| Exercise task |
From the listing below, copy only the lines from the line that contains "boxes = [shape.bounding_box()" to the line that contains "before = set(bpy.data.objects)", counting those two lines as part of the copy.

| Collected material |
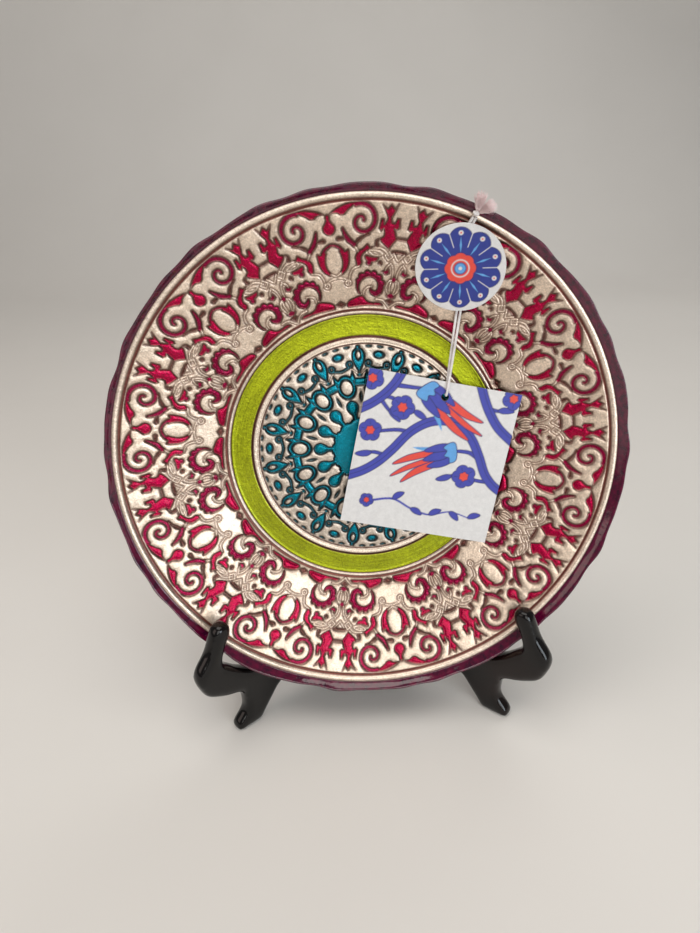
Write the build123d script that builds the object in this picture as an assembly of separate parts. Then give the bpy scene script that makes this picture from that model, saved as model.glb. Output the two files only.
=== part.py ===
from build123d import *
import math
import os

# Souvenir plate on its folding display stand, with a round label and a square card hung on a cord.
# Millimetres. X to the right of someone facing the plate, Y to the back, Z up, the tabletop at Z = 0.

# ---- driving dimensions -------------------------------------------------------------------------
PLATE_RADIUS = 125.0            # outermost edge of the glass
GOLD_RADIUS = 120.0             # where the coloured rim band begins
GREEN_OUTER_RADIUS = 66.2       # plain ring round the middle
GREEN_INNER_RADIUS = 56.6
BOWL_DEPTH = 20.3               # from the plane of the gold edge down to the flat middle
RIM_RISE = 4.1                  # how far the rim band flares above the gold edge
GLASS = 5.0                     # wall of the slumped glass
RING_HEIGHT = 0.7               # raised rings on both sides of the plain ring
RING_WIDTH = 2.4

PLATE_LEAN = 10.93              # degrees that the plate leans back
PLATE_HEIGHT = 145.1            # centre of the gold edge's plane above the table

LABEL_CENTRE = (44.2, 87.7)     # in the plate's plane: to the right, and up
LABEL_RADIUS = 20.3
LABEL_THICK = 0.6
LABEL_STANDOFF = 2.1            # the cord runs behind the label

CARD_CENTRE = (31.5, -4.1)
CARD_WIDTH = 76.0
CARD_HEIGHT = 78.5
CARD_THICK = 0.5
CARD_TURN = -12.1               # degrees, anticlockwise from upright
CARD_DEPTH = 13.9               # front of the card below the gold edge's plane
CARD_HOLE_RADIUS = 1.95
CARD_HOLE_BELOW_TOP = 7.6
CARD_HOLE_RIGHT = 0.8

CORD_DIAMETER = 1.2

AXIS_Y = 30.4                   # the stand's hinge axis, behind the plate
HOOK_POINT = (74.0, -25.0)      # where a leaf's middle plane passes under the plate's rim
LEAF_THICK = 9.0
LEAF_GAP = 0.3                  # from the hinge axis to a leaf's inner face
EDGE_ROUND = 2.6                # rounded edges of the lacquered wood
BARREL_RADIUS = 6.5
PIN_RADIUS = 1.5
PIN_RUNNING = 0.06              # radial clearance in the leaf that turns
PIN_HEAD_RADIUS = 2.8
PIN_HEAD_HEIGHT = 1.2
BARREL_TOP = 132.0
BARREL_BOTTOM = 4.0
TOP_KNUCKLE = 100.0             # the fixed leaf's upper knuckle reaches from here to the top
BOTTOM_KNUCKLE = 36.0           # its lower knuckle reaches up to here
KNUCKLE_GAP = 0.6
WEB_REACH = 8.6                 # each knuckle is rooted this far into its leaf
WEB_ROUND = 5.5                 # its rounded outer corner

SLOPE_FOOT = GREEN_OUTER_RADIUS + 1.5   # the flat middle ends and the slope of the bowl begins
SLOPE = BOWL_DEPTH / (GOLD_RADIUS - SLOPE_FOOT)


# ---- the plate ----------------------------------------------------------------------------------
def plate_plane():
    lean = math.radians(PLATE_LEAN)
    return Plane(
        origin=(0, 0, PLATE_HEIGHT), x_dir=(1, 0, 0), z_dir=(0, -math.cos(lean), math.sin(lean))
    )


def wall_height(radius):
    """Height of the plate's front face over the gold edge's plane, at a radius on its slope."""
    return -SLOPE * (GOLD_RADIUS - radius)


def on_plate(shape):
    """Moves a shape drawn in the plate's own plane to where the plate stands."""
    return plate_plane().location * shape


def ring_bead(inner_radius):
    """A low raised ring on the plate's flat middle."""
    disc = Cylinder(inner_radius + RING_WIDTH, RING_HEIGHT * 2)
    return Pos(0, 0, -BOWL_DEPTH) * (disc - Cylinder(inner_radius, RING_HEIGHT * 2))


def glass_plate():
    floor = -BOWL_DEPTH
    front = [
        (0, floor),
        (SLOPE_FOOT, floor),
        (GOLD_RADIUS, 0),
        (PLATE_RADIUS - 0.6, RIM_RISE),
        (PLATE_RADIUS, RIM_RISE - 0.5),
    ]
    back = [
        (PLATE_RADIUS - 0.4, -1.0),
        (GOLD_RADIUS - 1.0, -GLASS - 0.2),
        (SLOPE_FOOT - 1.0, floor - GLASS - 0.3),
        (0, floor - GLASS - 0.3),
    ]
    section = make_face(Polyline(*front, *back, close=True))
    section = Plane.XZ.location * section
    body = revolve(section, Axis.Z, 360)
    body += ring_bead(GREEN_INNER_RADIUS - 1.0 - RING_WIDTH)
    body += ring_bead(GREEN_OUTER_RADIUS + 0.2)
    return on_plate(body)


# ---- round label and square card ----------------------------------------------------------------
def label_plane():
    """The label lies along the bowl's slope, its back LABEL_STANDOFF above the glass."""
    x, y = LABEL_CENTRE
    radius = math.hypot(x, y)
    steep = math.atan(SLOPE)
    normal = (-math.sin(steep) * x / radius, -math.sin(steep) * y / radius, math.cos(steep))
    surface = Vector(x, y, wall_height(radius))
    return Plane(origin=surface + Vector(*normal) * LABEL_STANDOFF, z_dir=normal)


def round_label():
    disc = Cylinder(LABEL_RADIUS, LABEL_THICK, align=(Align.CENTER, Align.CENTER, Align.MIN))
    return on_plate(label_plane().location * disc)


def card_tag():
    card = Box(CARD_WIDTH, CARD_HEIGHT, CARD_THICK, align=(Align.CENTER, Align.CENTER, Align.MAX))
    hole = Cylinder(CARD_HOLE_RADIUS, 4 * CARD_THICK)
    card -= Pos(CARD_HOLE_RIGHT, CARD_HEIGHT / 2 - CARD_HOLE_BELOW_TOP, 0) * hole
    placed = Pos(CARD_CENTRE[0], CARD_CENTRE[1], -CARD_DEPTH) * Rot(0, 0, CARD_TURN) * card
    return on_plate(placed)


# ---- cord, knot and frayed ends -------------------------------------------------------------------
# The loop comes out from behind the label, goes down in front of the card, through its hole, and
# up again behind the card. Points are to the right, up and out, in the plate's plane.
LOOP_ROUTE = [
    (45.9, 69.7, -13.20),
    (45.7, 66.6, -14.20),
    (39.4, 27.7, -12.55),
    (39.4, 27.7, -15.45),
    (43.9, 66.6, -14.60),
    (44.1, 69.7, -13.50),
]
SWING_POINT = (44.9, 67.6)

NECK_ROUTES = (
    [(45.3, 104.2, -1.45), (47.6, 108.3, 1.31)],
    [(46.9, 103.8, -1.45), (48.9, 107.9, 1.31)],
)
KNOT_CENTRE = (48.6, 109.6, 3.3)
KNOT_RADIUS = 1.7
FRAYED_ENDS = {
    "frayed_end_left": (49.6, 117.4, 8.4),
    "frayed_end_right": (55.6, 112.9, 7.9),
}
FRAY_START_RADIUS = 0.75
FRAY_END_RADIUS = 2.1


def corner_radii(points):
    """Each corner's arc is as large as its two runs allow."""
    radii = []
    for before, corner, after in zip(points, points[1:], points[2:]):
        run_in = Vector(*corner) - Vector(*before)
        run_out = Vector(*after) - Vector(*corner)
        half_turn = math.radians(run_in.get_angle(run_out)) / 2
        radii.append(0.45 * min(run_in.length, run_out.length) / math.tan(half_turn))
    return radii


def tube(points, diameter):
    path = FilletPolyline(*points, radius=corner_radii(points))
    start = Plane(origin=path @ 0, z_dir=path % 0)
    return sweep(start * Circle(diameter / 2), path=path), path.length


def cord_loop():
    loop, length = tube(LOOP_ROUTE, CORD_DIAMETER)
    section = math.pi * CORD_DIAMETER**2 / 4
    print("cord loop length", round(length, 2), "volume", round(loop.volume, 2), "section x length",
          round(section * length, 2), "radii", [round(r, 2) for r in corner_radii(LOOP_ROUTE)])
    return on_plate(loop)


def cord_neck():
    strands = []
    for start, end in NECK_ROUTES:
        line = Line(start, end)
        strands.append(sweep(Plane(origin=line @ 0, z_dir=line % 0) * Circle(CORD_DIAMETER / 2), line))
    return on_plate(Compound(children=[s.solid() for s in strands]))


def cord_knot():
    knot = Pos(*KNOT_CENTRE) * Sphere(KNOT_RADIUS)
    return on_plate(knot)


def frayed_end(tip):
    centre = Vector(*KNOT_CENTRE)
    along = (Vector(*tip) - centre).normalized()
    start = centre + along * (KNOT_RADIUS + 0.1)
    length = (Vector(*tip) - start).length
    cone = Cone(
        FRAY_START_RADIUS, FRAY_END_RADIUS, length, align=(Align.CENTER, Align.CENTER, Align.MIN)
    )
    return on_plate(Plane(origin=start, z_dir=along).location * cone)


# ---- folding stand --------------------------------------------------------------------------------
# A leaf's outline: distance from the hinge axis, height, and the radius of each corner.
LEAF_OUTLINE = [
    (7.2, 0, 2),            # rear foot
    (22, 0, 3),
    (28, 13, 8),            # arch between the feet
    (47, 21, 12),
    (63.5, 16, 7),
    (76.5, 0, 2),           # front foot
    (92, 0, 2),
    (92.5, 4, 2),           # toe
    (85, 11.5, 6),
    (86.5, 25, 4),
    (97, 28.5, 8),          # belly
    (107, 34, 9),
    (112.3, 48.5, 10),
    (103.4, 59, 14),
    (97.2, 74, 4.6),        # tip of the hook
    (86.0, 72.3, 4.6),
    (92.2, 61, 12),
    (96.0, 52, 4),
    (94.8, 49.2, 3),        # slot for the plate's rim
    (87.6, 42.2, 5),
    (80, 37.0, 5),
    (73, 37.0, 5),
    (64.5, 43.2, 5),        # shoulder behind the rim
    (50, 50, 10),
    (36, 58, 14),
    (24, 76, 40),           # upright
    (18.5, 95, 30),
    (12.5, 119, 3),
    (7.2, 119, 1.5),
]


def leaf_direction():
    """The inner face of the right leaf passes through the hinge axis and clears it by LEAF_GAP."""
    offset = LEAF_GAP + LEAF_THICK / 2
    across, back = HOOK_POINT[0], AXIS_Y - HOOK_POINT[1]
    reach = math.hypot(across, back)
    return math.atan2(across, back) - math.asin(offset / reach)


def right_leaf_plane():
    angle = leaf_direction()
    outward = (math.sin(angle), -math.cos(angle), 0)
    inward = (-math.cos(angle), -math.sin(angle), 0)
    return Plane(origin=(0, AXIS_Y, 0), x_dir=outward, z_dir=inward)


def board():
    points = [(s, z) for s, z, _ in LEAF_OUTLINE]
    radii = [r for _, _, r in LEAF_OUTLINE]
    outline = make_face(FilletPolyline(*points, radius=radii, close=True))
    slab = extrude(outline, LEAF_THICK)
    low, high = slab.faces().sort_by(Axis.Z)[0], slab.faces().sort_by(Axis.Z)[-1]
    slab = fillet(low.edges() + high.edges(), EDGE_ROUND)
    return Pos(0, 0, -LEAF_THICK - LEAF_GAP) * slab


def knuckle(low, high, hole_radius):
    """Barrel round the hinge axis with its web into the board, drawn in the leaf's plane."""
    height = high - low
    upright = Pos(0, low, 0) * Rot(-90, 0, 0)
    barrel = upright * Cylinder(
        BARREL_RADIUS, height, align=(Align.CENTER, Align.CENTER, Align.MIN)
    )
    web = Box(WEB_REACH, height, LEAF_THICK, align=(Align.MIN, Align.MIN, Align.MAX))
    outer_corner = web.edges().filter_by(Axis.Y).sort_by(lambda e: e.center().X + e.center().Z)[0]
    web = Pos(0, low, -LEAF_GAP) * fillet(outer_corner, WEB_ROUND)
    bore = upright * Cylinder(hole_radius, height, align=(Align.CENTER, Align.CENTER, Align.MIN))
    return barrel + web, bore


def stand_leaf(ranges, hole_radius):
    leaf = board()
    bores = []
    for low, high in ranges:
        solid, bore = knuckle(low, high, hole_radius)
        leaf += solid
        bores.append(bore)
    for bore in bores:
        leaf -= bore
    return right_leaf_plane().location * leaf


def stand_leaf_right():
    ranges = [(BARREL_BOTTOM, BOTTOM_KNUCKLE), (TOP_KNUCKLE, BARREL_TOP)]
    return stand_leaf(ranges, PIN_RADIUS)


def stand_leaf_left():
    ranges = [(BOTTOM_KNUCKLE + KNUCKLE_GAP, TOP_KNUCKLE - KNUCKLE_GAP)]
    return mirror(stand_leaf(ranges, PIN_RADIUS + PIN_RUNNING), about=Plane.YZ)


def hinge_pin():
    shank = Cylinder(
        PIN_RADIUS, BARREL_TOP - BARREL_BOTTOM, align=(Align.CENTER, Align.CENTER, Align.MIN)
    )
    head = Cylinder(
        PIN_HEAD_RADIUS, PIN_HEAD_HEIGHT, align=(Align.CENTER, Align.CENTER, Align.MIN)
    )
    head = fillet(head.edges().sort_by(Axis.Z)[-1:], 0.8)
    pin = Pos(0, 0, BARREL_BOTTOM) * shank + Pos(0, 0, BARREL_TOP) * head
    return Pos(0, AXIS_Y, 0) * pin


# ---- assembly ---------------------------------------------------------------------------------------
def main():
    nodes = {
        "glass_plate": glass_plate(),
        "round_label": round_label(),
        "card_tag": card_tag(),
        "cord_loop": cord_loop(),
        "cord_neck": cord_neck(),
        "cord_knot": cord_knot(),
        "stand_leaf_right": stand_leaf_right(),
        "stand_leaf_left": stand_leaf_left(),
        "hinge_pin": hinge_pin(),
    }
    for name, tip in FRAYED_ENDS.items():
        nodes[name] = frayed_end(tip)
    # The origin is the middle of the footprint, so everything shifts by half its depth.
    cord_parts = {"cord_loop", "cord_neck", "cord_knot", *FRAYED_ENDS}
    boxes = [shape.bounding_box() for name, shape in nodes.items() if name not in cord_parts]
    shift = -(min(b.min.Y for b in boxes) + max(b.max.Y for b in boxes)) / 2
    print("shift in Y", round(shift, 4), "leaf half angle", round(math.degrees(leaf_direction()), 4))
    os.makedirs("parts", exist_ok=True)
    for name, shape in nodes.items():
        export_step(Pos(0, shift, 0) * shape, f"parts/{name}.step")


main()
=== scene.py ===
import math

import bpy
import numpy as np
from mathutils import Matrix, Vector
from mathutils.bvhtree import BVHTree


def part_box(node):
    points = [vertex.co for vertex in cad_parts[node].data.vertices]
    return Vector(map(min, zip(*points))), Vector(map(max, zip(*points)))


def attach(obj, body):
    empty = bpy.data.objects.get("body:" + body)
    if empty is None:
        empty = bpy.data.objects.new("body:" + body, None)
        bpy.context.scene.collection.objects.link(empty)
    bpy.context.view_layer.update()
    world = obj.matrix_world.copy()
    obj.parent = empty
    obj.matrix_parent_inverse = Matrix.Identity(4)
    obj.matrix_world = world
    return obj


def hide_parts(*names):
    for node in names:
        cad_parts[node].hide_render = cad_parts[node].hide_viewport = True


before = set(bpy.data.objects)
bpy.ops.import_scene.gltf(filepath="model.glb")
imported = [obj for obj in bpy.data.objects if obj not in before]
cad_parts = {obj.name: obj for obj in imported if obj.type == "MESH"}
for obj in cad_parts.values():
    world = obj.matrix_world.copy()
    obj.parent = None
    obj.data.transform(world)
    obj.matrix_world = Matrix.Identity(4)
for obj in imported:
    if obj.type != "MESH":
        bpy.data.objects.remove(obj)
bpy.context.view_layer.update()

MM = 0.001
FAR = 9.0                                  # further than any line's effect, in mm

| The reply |
    boxes = [shape.bounding_box() for name, shape in nodes.items() if name not in cord_parts]
    shift = -(min(b.min.Y for b in boxes) + max(b.max.Y for b in boxes)) / 2
    print("shift in Y", round(shift, 4), "leaf half angle", round(math.degrees(leaf_direction()), 4))
    os.makedirs("parts", exist_ok=True)
    for name, shape in nodes.items():
        export_step(Pos(0, shift, 0) * shape, f"parts/{name}.step")


main()
=== scene.py ===
import math

import bpy
import numpy as np
from mathutils import Matrix, Vector
from mathutils.bvhtree import BVHTree


def part_box(node):
    points = [vertex.co for vertex in cad_parts[node].data.vertices]
    return Vector(map(min, zip(*points))), Vector(map(max, zip(*points)))


def attach(obj, body):
    empty = bpy.data.objects.get("body:" + body)
    if empty is None:
        empty = bpy.data.objects.new("body:" + body, None)
        bpy.context.scene.collection.objects.link(empty)
    bpy.context.view_layer.update()
    world = obj.matrix_world.copy()
    obj.parent = empty
    obj.matrix_parent_inverse = Matrix.Identity(4)
    obj.matrix_world = world
    return obj


def hide_parts(*names):
    for node in names:
        cad_parts[node].hide_render = cad_parts[node].hide_viewport = True


before = set(bpy.data.objects)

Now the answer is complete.